Exercise prompt
Restate all of the data exactly.

─── Data shown ───

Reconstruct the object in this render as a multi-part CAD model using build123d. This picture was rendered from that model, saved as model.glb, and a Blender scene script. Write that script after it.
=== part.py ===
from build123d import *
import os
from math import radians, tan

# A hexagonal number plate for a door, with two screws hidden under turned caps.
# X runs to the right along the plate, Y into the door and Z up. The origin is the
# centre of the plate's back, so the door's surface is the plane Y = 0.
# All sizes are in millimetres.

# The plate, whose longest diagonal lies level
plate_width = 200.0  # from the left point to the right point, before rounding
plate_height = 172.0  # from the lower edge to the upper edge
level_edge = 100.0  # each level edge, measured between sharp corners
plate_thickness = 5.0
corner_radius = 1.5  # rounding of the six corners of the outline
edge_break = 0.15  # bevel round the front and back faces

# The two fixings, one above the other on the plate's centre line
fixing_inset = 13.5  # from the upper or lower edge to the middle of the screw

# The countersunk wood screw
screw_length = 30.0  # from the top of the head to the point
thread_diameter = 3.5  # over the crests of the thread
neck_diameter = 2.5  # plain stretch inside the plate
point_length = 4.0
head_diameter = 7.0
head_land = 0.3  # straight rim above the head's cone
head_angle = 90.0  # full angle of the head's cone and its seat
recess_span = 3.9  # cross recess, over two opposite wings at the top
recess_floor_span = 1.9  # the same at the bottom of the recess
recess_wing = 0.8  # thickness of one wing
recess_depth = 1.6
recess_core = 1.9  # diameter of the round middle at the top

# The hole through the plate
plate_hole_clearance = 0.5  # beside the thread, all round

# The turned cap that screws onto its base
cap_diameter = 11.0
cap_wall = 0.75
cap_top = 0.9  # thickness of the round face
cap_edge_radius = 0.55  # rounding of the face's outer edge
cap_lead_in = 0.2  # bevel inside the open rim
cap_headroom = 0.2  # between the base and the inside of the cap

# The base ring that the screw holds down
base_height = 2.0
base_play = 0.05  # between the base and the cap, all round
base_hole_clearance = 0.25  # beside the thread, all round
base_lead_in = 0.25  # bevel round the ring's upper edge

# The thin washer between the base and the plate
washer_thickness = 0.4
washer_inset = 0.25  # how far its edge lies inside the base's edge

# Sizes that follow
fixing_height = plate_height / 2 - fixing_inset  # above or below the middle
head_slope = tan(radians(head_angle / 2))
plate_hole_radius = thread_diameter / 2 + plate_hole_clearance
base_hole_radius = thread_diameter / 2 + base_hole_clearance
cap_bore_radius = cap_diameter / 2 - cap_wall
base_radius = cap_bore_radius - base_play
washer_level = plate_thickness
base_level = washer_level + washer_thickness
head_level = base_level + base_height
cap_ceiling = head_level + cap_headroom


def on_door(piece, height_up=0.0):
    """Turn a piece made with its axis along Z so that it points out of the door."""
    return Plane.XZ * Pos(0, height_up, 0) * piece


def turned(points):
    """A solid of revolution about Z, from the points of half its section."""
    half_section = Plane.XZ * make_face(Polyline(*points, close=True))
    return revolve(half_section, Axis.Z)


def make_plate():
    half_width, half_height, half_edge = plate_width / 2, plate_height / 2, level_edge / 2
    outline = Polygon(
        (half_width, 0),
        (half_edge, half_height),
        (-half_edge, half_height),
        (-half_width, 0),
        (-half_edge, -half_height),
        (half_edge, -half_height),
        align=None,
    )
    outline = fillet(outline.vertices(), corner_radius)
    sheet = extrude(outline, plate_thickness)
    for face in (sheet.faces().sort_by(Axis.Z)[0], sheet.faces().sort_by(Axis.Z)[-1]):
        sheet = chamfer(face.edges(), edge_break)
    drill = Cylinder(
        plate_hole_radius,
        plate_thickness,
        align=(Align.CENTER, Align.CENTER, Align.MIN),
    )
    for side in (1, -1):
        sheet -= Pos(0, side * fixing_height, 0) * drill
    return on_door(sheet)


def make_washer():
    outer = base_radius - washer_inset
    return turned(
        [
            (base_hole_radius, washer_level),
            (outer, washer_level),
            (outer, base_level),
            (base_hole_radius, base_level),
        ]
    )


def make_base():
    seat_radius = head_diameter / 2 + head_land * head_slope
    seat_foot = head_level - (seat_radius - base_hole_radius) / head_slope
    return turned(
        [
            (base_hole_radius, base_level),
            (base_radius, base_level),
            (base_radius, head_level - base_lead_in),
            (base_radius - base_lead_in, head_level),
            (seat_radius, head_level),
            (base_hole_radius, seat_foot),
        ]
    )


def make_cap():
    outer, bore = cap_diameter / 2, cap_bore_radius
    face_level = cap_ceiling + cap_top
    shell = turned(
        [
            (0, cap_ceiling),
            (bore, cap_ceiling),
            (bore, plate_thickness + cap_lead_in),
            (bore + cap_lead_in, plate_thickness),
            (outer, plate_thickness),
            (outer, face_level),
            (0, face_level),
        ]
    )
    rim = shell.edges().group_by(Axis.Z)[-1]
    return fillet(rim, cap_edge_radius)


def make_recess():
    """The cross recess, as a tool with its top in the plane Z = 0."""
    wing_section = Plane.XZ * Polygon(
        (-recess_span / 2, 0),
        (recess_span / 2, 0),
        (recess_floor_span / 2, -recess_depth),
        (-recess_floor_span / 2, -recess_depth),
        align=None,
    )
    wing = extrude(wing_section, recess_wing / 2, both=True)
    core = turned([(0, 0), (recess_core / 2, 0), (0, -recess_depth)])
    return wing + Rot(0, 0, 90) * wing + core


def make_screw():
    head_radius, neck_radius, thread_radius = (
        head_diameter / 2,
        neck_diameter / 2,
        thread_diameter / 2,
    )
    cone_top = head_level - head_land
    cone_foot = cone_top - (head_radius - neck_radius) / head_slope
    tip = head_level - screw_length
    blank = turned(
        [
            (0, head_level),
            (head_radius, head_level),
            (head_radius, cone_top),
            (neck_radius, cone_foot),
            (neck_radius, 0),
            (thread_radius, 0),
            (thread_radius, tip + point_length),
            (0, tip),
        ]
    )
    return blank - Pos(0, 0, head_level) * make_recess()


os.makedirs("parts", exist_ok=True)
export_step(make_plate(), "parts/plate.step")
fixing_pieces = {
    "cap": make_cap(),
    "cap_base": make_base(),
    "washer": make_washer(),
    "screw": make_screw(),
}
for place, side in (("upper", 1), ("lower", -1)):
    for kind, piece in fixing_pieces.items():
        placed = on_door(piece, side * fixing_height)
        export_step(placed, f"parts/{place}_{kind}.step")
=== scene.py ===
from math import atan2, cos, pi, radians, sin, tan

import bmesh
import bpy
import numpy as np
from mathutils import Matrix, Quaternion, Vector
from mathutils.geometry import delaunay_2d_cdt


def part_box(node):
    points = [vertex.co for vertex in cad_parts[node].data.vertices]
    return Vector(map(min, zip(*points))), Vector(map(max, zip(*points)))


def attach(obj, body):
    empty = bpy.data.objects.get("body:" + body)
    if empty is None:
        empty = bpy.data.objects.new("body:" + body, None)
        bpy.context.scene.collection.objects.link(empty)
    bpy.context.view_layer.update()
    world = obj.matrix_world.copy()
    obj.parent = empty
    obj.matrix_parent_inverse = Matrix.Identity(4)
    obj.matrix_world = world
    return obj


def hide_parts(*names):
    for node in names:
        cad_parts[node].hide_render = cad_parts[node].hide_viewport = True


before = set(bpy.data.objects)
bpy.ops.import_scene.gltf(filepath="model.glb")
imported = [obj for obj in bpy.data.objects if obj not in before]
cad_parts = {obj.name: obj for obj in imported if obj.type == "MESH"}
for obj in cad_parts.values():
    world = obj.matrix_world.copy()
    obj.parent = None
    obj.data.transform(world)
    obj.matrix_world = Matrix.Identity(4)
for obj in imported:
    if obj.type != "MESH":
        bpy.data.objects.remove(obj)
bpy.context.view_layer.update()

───

Response to this exercise
Reconstruct the object in this render as a multi-part CAD model using build123d. This picture was rendered from that model, saved as model.glb, and a Blender scene script. Write that script after it.
=== part.py ===
from build123d import *
import os
from math import radians, tan

# A hexagonal number plate for a door, with two screws hidden under turned caps.
# X runs to the right along the plate, Y into the door and Z up. The origin is the
# centre of the plate's back, so the door's surface is the plane Y = 0.
# All sizes are in millimetres.

# The plate, whose longest diagonal lies level
plate_width = 200.0  # from the left point to the right point, before rounding
plate_height = 172.0  # from the lower edge to the upper edge
level_edge = 100.0  # each level edge, measured between sharp corners
plate_thickness = 5.0
corner_radius = 1.5  # rounding of the six corners of the outline
edge_break = 0.15  # bevel round the front and back faces

# The two fixings, one above the other on the plate's centre line
fixing_inset = 13.5  # from the upper or lower edge to the middle of the screw

# The countersunk wood screw
screw_length = 30.0  # from the top of the head to the point
thread_diameter = 3.5  # over the crests of the thread
neck_diameter = 2.5  # plain stretch inside the plate
point_length = 4.0
head_diameter = 7.0
head_land = 0.3  # straight rim above the head's cone
head_angle = 90.0  # full angle of the head's cone and its seat
recess_span = 3.9  # cross recess, over two opposite wings at the top
recess_floor_span = 1.9  # the same at the bottom of the recess
recess_wing = 0.8  # thickness of one wing
recess_depth = 1.6
recess_core = 1.9  # diameter of the round middle at the top

# The hole through the plate
plate_hole_clearance = 0.5  # beside the thread, all round

# The turned cap that screws onto its base
cap_diameter = 11.0
cap_wall = 0.75
cap_top = 0.9  # thickness of the round face
cap_edge_radius = 0.55  # rounding of the face's outer edge
cap_lead_in = 0.2  # bevel inside the open rim
cap_headroom = 0.2  # between the base and the inside of the cap

# The base ring that the screw holds down
base_height = 2.0
base_play = 0.05  # between the base and the cap, all round
base_hole_clearance = 0.25  # beside the thread, all round
base_lead_in = 0.25  # bevel round the ring's upper edge

# The thin washer between the base and the plate
washer_thickness = 0.4
washer_inset = 0.25  # how far its edge lies inside the base's edge

# Sizes that follow
fixing_height = plate_height / 2 - fixing_inset  # above or below the middle
head_slope = tan(radians(head_angle / 2))
plate_hole_radius = thread_diameter / 2 + plate_hole_clearance
base_hole_radius = thread_diameter / 2 + base_hole_clearance
cap_bore_radius = cap_diameter / 2 - cap_wall
base_radius = cap_bore_radius - base_play
washer_level = plate_thickness
base_level = washer_level + washer_thickness
head_level = base_level + base_height
cap_ceiling = head_level + cap_headroom


def on_door(piece, height_up=0.0):
    """Turn a piece made with its axis along Z so that it points out of the door."""
    return Plane.XZ * Pos(0, height_up, 0) * piece


def turned(points):
    """A solid of revolution about Z, from the points of half its section."""
    half_section = Plane.XZ * make_face(Polyline(*points, close=True))
    return revolve(half_section, Axis.Z)


def make_plate():
    half_width, half_height, half_edge = plate_width / 2, plate_height / 2, level_edge / 2
    outline = Polygon(
        (half_width, 0),
        (half_edge, half_height),
        (-half_edge, half_height),
        (-half_width, 0),
        (-half_edge, -half_height),
        (half_edge, -half_height),
        align=None,
    )
    outline = fillet(outline.vertices(), corner_radius)
    sheet = extrude(outline, plate_thickness)
    for face in (sheet.faces().sort_by(Axis.Z)[0], sheet.faces().sort_by(Axis.Z)[-1]):
        sheet = chamfer(face.edges(), edge_break)
    drill = Cylinder(
        plate_hole_radius,
        plate_thickness,
        align=(Align.CENTER, Align.CENTER, Align.MIN),
    )
    for side in (1, -1):
        sheet -= Pos(0, side * fixing_height, 0) * drill
    return on_door(sheet)


def make_washer():
    outer = base_radius - washer_inset
    return turned(
        [
            (base_hole_radius, washer_level),
            (outer, washer_level),
            (outer, base_level),
            (base_hole_radius, base_level),
        ]
    )


def make_base():
    seat_radius = head_diameter / 2 + head_land * head_slope
    seat_foot = head_level - (seat_radius - base_hole_radius) / head_slope
    return turned(
        [
            (base_hole_radius, base_level),
            (base_radius, base_level),
            (base_radius, head_level - base_lead_in),
            (base_radius - base_lead_in, head_level),
            (seat_radius, head_level),
            (base_hole_radius, seat_foot),
        ]
    )


def make_cap():
    outer, bore = cap_diameter / 2, cap_bore_radius
    face_level = cap_ceiling + cap_top
    shell = turned(
        [
            (0, cap_ceiling),
            (bore, cap_ceiling),
            (bore, plate_thickness + cap_lead_in),
            (bore + cap_lead_in, plate_thickness),
            (outer, plate_thickness),
            (outer, face_level),
            (0, face_level),
        ]
    )
    rim = shell.edges().group_by(Axis.Z)[-1]
    return fillet(rim, cap_edge_radius)


def make_recess():
    """The cross recess, as a tool with its top in the plane Z = 0."""
    wing_section = Plane.XZ * Polygon(
        (-recess_span / 2, 0),
        (recess_span / 2, 0),
        (recess_floor_span / 2, -recess_depth),
        (-recess_floor_span / 2, -recess_depth),
        align=None,
    )
    wing = extrude(wing_section, recess_wing / 2, both=True)
    core = turned([(0, 0), (recess_core / 2, 0), (0, -recess_depth)])
    return wing + Rot(0, 0, 90) * wing + core


def make_screw():
    head_radius, neck_radius, thread_radius = (
        head_diameter / 2,
        neck_diameter / 2,
        thread_diameter / 2,
    )
    cone_top = head_level - head_land
    cone_foot = cone_top - (head_radius - neck_radius) / head_slope
    tip = head_level - screw_length
    blank = turned(
        [
            (0, head_level),
            (head_radius, head_level),
            (head_radius, cone_top),
            (neck_radius, cone_foot),
            (neck_radius, 0),
            (thread_radius, 0),
            (thread_radius, tip + point_length),
            (0, tip),
        ]
    )
    return blank - Pos(0, 0, head_level) * make_recess()


os.makedirs("parts", exist_ok=True)
export_step(make_plate(), "parts/plate.step")
fixing_pieces = {
    "cap": make_cap(),
    "cap_base": make_base(),
    "washer": make_washer(),
    "screw": make_screw(),
}
for place, side in (("upper", 1), ("lower", -1)):
    for kind, piece in fixing_pieces.items():
        placed = on_door(piece, side * fixing_height)
        export_step(placed, f"parts/{place}_{kind}.step")
=== scene.py ===
from math import atan2, cos, pi, radians, sin, tan

import bmesh
import bpy
import numpy as np
from mathutils import Matrix, Quaternion, Vector
from mathutils.geometry import delaunay_2d_cdt


def part_box(node):
    points = [vertex.co for vertex in cad_parts[node].data.vertices]
    return Vector(map(min, zip(*points))), Vector(map(max, zip(*points)))


def attach(obj, body):
    empty = bpy.data.objects.get("body:" + body)
    if empty is None:
        empty = bpy.data.objects.new("body:" + body, None)
        bpy.context.scene.collection.objects.link(empty)
    bpy.context.view_layer.update()
    world = obj.matrix_world.copy()
    obj.parent = empty
    obj.matrix_parent_inverse = Matrix.Identity(4)
    obj.matrix_world = world
    return obj


def hide_parts(*names):
    for node in names:
        cad_parts[node].hide_render = cad_parts[node].hide_viewport = True


before = set(bpy.data.objects)
bpy.ops.import_scene.gltf(filepath="model.glb")
imported = [obj for obj in bpy.data.objects if obj not in before]
cad_parts = {obj.name: obj for obj in imported if obj.type == "MESH"}
for obj in cad_parts.values():
    world = obj.matrix_world.copy()
    obj.parent = None
    obj.data.transform(world)
    obj.matrix_world = Matrix.Identity(4)
for obj in imported:
    if obj.type != "MESH":
        bpy.data.objects.remove(obj)
bpy.context.view_layer.update()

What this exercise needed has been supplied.